To use the right words, one must first know what he is talking about. This is precisely the subject of the first part of your book. What determines the colour of a wine?
Its hue and its colour intensity. The latter is defined both by the quantity of matter – is the shade light or dark? – and its quality – is it bright or dull? –. The former is at the heart of the subject. In my book, I identified five major families of hues for reds: ink, purple, ruby, garnet and tiled. I wanted strongly to keep it simple. To me, it was essential that readers discover these words and immediately understand them through photography, so they could instantly memorise them, use them correctly in future, and share them in turn.
The illustration of your book therefore required a full photographic protocol…
Entire suitcases’ worth of equipment, which photographer Jérôme Bryon had to carry everywhere. He created a portable studio that isolated the glass from its environment and exposed it to neutral, replicable light, allowing comparisons from one wine to another. Yet when it came to very dark and very light colours, this set-up was not enough. The eye sees things the photograph cannot render. We therefore had to reinvent our method for these hues, in order to provide the most accurate possible interpretation.
In everyday life, how can each of us best appreciate the colour of a wine? Are there particular rules or customs to observe?
Yes, absolutely. First, natural light; then a certain quantity of wine, identical from one glass to another if you are comparing – since this influences your perception of colour – and finally, tilting the glass, holding it by the stem between thumb and forefinger, so as not to mask the wine’s colour with your hand and to be able to observe its disc and rim as you should. The disc reveals its colour intensity, and the rim its hue, in all its nuances.
What information does the colour of a wine provide?
It is often said to be the “face of the wine”. One can read its age and its character in it. More concretely, visual tasting can provide indications of a northern or southern facing, a grape variety, a stage of evolution… But beware: these are not absolute truths, rather clues that subsequent analysis will confirm or contradict. “The clothes don’t make the man”: each choice made by the winemakers, in viticulture as in vinification, has an influence on the colour of their wines.
In the second part of your book, you took care to question many winemakers about their relationship with colour. Would you say it guides their practices?
In a way, yes. They use their sight every day, though often without realising it, like automatic reflexes. With some exceptions. I am thinking of Thierry Germain, in the Saumur region. He told me he does everything by eye, even determining harvest dates.

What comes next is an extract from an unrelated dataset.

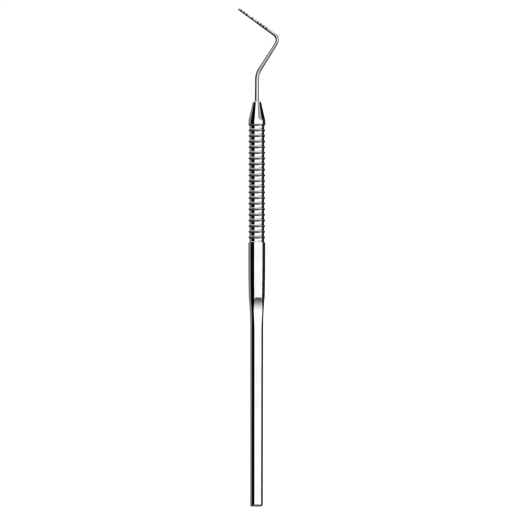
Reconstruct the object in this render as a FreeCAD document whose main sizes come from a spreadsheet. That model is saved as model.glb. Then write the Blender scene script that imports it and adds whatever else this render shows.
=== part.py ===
"""A graduated periodontal probe: a solid ribbed handle with a screw-in cone, a bent wire and its black marks.

Millimetres. The origin is the centre of the handle's rear end face, +Y runs along the handle towards the
working end, and +Z is up when the probe lies on two of its shaft flats. The bent wire lies in a plane that
holds the Y axis and is turned about it by clock_angle, which is how far round the thread stops.
"""

import FreeCAD, Part
import math
import os

import Sketcher
from FreeCAD import Placement, Rotation, Vector

# The driving dimensions: alias, value, meaning. Radii and lengths in mm, angles in degrees.
SIZES = [
    ("handle_length", 111.9, "butt face to the seam under the cone"),
    ("butt_corner_radius", 1.92, "rounded corners of the shaft, at the butt"),
    ("shaft_corner_radius", 1.97, "rounded corners of the shaft, where it starts to swell"),
    ("shaft_end", 51.5, "where the shaft starts to swell"),
    ("butt_flat", 1.605, "axis to flat, at the butt"),
    ("shaft_flat", 1.64, "axis to flat, where the flats start to rise"),
    ("flat_rise_start", 54.2, "where the flats start to rise"),
    ("ring_flat", 2.08, "axis to flat, at the wall that ends it"),
    ("ring_height", 60.8, "the wall that ends the flats"),
    ("ring_radius", 2.28, "radius of the handle at that wall"),
    ("barrel_start", 74.0, "where the barrel reaches its full radius"),
    ("barrel_radius", 2.45, "the smooth barrel and the base of the cone"),
    ("butt_round", 0.3, "edge round of the butt face"),
    ("rib_count", 21, "grooves in the grip"),
    ("rib_pitch", 1.655, "groove to groove"),
    ("rib_depth", 0.32, "crest to groove bottom"),
    ("rib_crest_width", 0.06, "narrow land on top of a rib"),
    ("rib_floor_width", 0.5, "straight bottom of a groove, between its curved sides"),
    ("rib_land", 0.145, "plain rim between the last groove and the seam"),
    ("thread_radius", 1.25, "outside of the stud's thread"),
    ("thread_core_radius", 0.98, "root of the stud's thread"),
    ("thread_pitch", 0.45, "one turn of the thread"),
    ("thread_turns", 9, "turns of thread on the stud"),
    ("thread_root_half_width", 0.06, "half of the flat at the thread's root"),
    ("thread_flank_slope", 0.577, "half-width gained per mm of radius on a 60 degree thread"),
    ("stud_length", 5.0, "seam to the end of the stud"),
    ("stud_relief", 0.55, "undercut between the seam and the thread"),
    ("stud_chamfer", 0.2, "lead-in chamfer of the stud and of its socket"),
    ("socket_clearance", 0.02, "gap between the thread's outside and the socket's wall"),
    ("socket_depth", 5.6, "depth of the socket's straight wall"),
    ("drill_tip", 0.4, "depth of the drill's point under the socket"),
    ("cone_base_height", 0.5, "straight rim at the base of the cone"),
    ("cone_swell_height", 0.9, "where the cone eases into its rim"),
    ("cone_length", 6.6, "seam to the cone's nose"),
    ("cone_shoulder_radius", 2.354, "cone radius where it starts to ease into the rim"),
    ("nose_radius", 1.25, "cone radius at the nose, before its edge round"),
    ("nose_round", 0.35, "edge round of the nose"),
    ("braze_gap", 0.04, "braze between the wire's root and its bore"),
    ("braze_leg", 0.22, "leg of the braze fillet at the nose"),
    ("wire_bore_depth", 6.2, "nose to the bottom of the wire's bore"),
    ("root_radius", 0.6, "wire radius in the cone"),
    ("root_stand_off", 0.5, "length above the nose at full root radius"),
    ("bend_one_height", 126.66, "butt to the point of the first bend"),
    ("bend_one_radius", 6.0, "centreline radius of the first bend"),
    ("bend_one_wire_radius", 0.545, "wire radius through the first bend"),
    ("shank_lean", 32.1, "angle that the shank leans from the handle's axis"),
    ("shank_length", 12.43, "point of the first bend to point of the second"),
    ("bend_two_radius", 2.0, "centreline radius of the second bend"),
    ("bend_two_wire_radius", 0.455, "wire radius through the second bend"),
    ("bend_two_turn", 86.3, "turn of the second bend"),
    ("tip_arm_length", 14.85, "point of the second bend to the end of the tip"),
    ("tip_radius", 0.32, "radius of the rounded tip"),
    ("mark_width", 0.33, "width of an engraved mark"),
    ("mark_depth", 0.08, "depth of an engraved mark"),
    ("mark_tool_radius", 0.8, "outside of the ring that cuts a mark"),
    ("clock_angle", 13.3, "turn of the wire's plane about the handle's axis, up from +X"),
]

# Distance of each mark from the end of the tip, in mm.
MARK_PLACES = [1, 2, 3, 5, 7, 8, 9, 10]

doc = FreeCAD.newDocument("periodontal_probe")
sheet = doc.addObject("Spreadsheet::Sheet", "sizes")
for row, (alias, size, meaning) in enumerate(SIZES, start=1):
    sheet.set(f"A{row}", alias)
    sheet.set(f"B{row}", str(size))
    sheet.set(f"C{row}", meaning)
    sheet.setAlias(f"B{row}", alias)
doc.recompute()


def number(expression):
    """The value of an expression on the sheet, as a plain number."""
    found = sheet.evalExpression(expression)
    return float(getattr(found, "Value", found))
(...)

No measurements. That is rare. “I had to learn to trust myself,” he added. Others, even fewer, go further still, deliberately seeking a specific wine colour. This is the case of Dirk Niepoort, from the eponymous port company. Clarity and transparency guide him. To his eyes, they are signs of freshness and elegance. In pursuit of this, he chose century-old, north-facing, high-altitude vines; he harvests early and extracts less. Each winemaker has their own methods, their own vision…
And what about Burgundy?
I was warmly welcomed there. Yves Confuron spoke to me about structure, about the relationships between tannins and anthocyanins, and therefore about colours. Aubert de Villaine offered me a pure moment of grace, around the question of wine vocabulary. Albéric Bichot kindly received us at a very sensitive moment, in the middle of the harvest… Fascinating exchanges, leading to one observation: generally speaking, pinot noir tends to produce red wines with a lighter robe than those from other grape varieties. In their youth, the juices are often ruby, rarely purple, sometimes cherry at most. Then, with age, this red fades. The colour drops. Orangey and vermilion tones appear, and in old vintages, you can sometimes see this extraordinary flame-like glow.